Work required -
Reproduce every entry exactly, without alteration.

Records that describe objects:
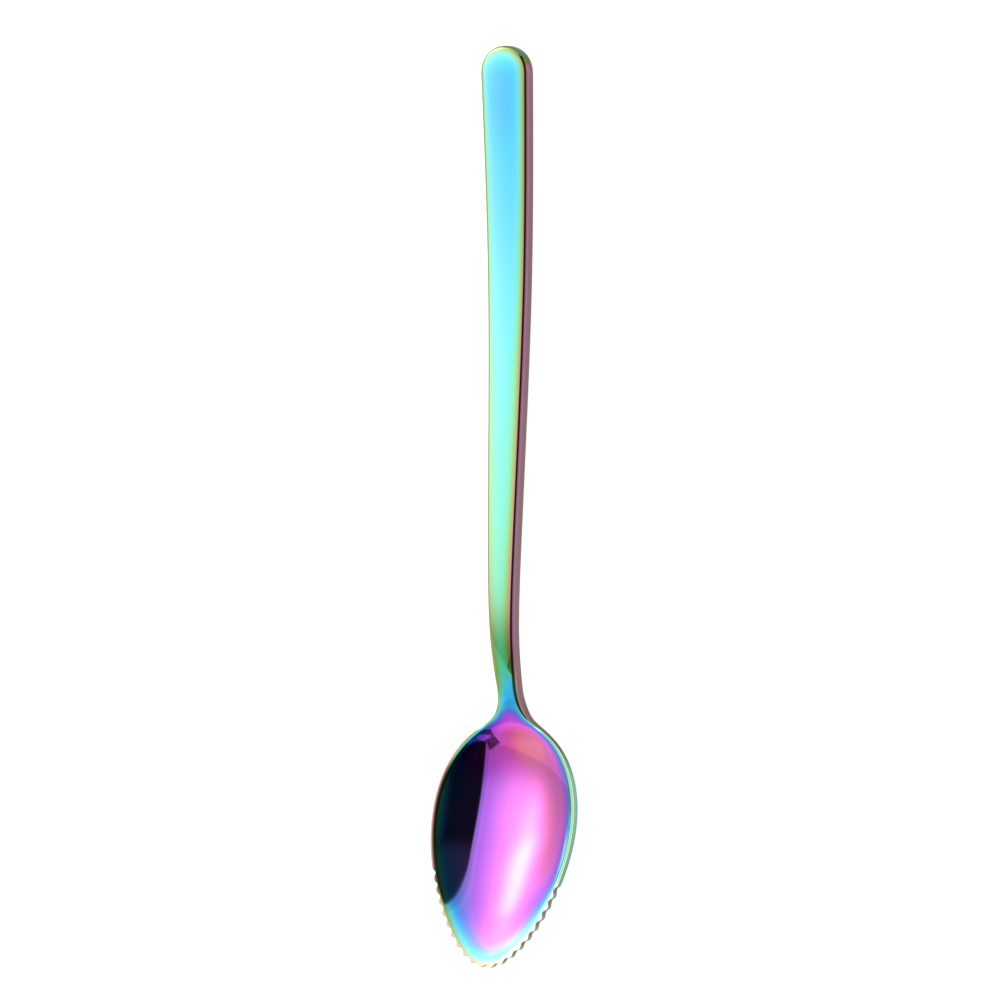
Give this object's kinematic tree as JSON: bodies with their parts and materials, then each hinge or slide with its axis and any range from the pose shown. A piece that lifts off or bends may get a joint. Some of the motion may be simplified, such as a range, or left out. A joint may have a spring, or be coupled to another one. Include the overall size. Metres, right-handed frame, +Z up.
{
  "type": "grapefruit spoon",
  "caption": "Slim one-piece metal spoon with a pointed oval bowl, small rounded teeth round the front of its rim and a flat tapering handle.",
  "frame": {"origin": "middle of the outline, on the surface that the spoon lies on", "axes": "+Y from the bowl's tip to the handle's end, +Z up out of the bowl's hollow, +X to the right seen from above with the tip down"},
  "size_m": [0.0316, 0.1779, 0.0141],
  "materials": {
    "rainbow_film": "mirror-polished stainless steel under a thin rainbow film: blue-green on the handle, magenta in the bowl, green and yellow towards the edges"
  },
  "bodies": {
    "root": {"bowl": "rainbow_film", "neck": "rainbow_film", "handle": "rainbow_film"}
  },
  "joints": []
}
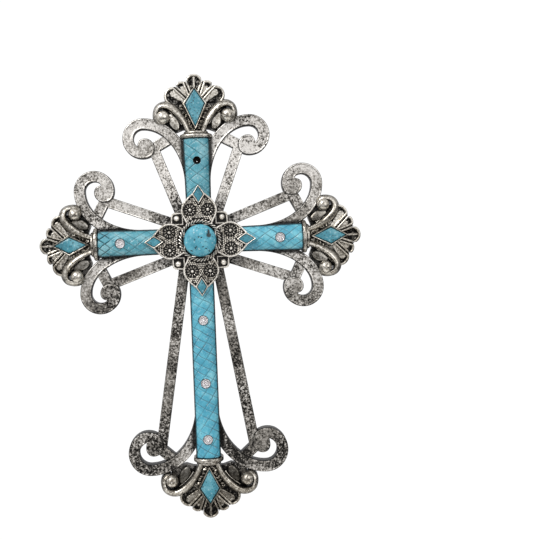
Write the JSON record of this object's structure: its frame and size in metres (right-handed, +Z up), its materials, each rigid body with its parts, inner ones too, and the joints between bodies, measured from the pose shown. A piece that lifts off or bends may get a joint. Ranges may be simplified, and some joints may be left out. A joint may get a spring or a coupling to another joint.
{
  "type": "decorative wall cross",
  "caption": "Latin wall cross of turquoise beams on an open scrolled silver frame, with a rosette in the middle, shell finials, glued clear stones and a nail hole in the top beam.",
  "frame": {"origin": "on the axis of the nail hole in the top beam, where it meets the flat back, which is the plane of the wall", "axes": "+Z up the cross as it hangs, -Y out of the wall towards the eye, +X to the right as one looks at it"},
  "size_m": [0.216, 0.019, 0.2985],
  "materials": {
    "antiqued_silver": "antiqued silver leaf paint with a dark wash in the hollows",
    "turquoise_paint": "glossy turquoise paint with dark wash in the cut lines",
    "clear_stone": "clear faceted stone"
  },
  "bodies": {
    "root": {"cross_casting": "antiqued_silver", "clear_stone_right_arm": "clear_stone", "clear_stone_left_arm": "clear_stone", "clear_stone_long_beam_upper": "clear_stone", "clear_stone_long_beam_middle": "clear_stone", "clear_stone_long_beam_lower": "clear_stone"}
  },
  "joints": []
}
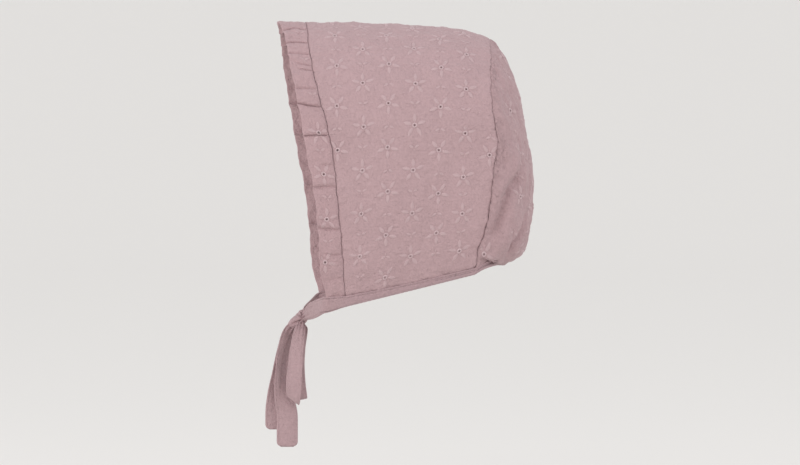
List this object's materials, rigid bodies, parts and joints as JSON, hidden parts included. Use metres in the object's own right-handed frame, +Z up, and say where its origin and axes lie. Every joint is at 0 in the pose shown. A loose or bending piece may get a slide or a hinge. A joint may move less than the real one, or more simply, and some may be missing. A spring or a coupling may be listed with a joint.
{
  "type": "baby bonnet",
  "caption": "Cotton baby bonnet with a crown panel over the head, a gathered back, a tucked face ruffle, a neck binding and chin ties in a bow.",
  "frame": {"origin": "where the head bears: the mid-plane point on the inside of the crown's top", "axes": "+X to the wearer's left, +Y to the back of the head, +Z up; the face opening looks along -Y"},
  "size_m": [0.1304, 0.1664, 0.2631],
  "materials": {
    "crown_cotton": "matt crinkled cotton",
    "back_cotton": "matt crinkled cotton",
    "ruffle_cotton": "matt crinkled cotton",
    "binding_cotton": "matt crinkled cotton",
    "tie_cotton": "matt crinkled cotton"
  },
  "bodies": {
    "root": {"crown_panel": "crown_cotton", "back_panel": "back_cotton", "face_ruffle": "ruffle_cotton", "neck_binding": "binding_cotton", "left_chin_strap": "tie_cotton", "right_chin_strap": "tie_cotton", "bow_knot": "tie_cotton", "left_bow_loop": "tie_cotton", "right_bow_loop": "tie_cotton", "left_tail": "tie_cotton", "right_tail": "tie_cotton"}
  },
  "joints": []
}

Answer to this problem -
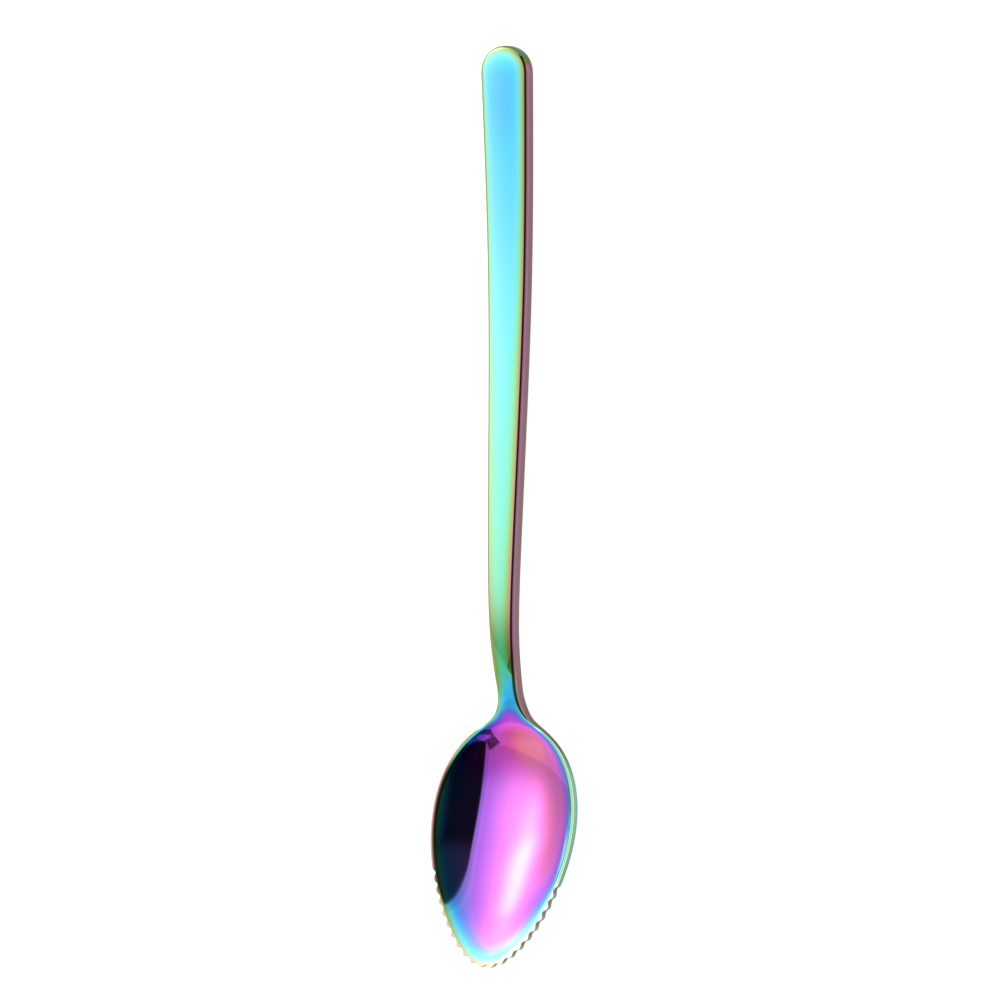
Give this object's kinematic tree as JSON: bodies with their parts and materials, then each hinge or slide with its axis and any range from the pose shown. A piece that lifts off or bends may get a joint. Some of the motion may be simplified, such as a range, or left out. A joint may have a spring, or be coupled to another one. Include the overall size. Metres, right-handed frame, +Z up.
{
  "type": "grapefruit spoon",
  "caption": "Slim one-piece metal spoon with a pointed oval bowl, small rounded teeth round the front of its rim and a flat tapering handle.",
  "frame": {"origin": "middle of the outline, on the surface that the spoon lies on", "axes": "+Y from the bowl's tip to the handle's end, +Z up out of the bowl's hollow, +X to the right seen from above with the tip down"},
  "size_m": [0.0316, 0.1779, 0.0141],
  "materials": {
    "rainbow_film": "mirror-polished stainless steel under a thin rainbow film: blue-green on the handle, magenta in the bowl, green and yellow towards the edges"
  },
  "bodies": {
    "root": {"bowl": "rainbow_film", "neck": "rainbow_film", "handle": "rainbow_film"}
  },
  "joints": []
}
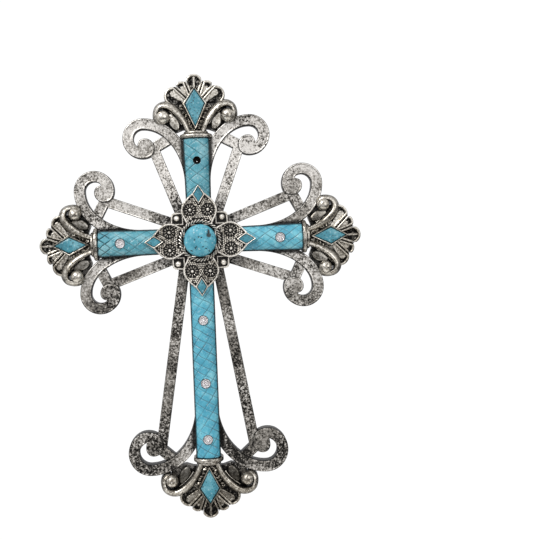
Write the JSON record of this object's structure: its frame and size in metres (right-handed, +Z up), its materials, each rigid body with its parts, inner ones too, and the joints between bodies, measured from the pose shown. A piece that lifts off or bends may get a joint. Ranges may be simplified, and some joints may be left out. A joint may get a spring or a coupling to another joint.
{
  "type": "decorative wall cross",
  "caption": "Latin wall cross of turquoise beams on an open scrolled silver frame, with a rosette in the middle, shell finials, glued clear stones and a nail hole in the top beam.",
  "frame": {"origin": "on the axis of the nail hole in the top beam, where it meets the flat back, which is the plane of the wall", "axes": "+Z up the cross as it hangs, -Y out of the wall towards the eye, +X to the right as one looks at it"},
  "size_m": [0.216, 0.019, 0.2985],
  "materials": {
    "antiqued_silver": "antiqued silver leaf paint with a dark wash in the hollows",
    "turquoise_paint": "glossy turquoise paint with dark wash in the cut lines",
    "clear_stone": "clear faceted stone"
  },
  "bodies": {
    "root": {"cross_casting": "antiqued_silver", "clear_stone_right_arm": "clear_stone", "clear_stone_left_arm": "clear_stone", "clear_stone_long_beam_upper": "clear_stone", "clear_stone_long_beam_middle": "clear_stone", "clear_stone_long_beam_lower": "clear_stone"}
  },
  "joints": []
}
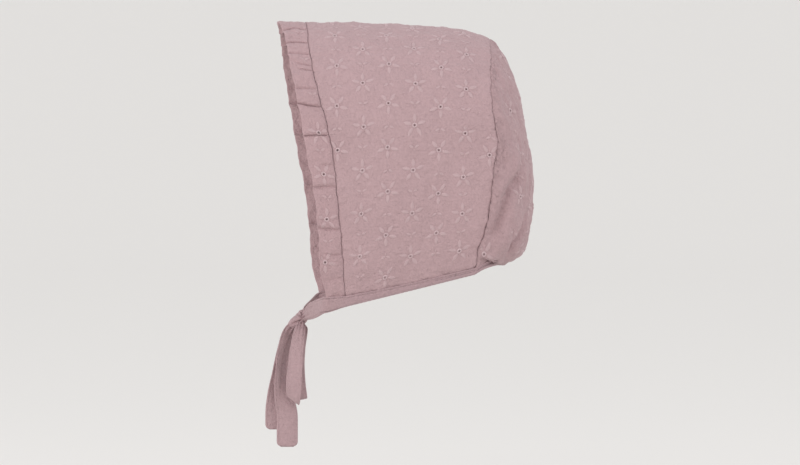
List this object's materials, rigid bodies, parts and joints as JSON, hidden parts included. Use metres in the object's own right-handed frame, +Z up, and say where its origin and axes lie. Every joint is at 0 in the pose shown. A loose or bending piece may get a slide or a hinge. A joint may move less than the real one, or more simply, and some may be missing. A spring or a coupling may be listed with a joint.
{
  "type": "baby bonnet",
  "caption": "Cotton baby bonnet with a crown panel over the head, a gathered back, a tucked face ruffle, a neck binding and chin ties in a bow.",
  "frame": {"origin": "where the head bears: the mid-plane point on the inside of the crown's top", "axes": "+X to the wearer's left, +Y to the back of the head, +Z up; the face opening looks along -Y"},
  "size_m": [0.1304, 0.1664, 0.2631],
  "materials": {
    "crown_cotton": "matt crinkled cotton",
    "back_cotton": "matt crinkled cotton",
    "ruffle_cotton": "matt crinkled cotton",
    "binding_cotton": "matt crinkled cotton",
    "tie_cotton": "matt crinkled cotton"
  },
  "bodies": {
    "root": {"crown_panel": "crown_cotton", "back_panel": "back_cotton", "face_ruffle": "ruffle_cotton", "neck_binding": "binding_cotton", "left_chin_strap": "tie_cotton", "right_chin_strap": "tie_cotton", "bow_knot": "tie_cotton", "left_bow_loop": "tie_cotton", "right_bow_loop": "tie_cotton", "left_tail": "tie_cotton", "right_tail": "tie_cotton"}
  },
  "joints": []
}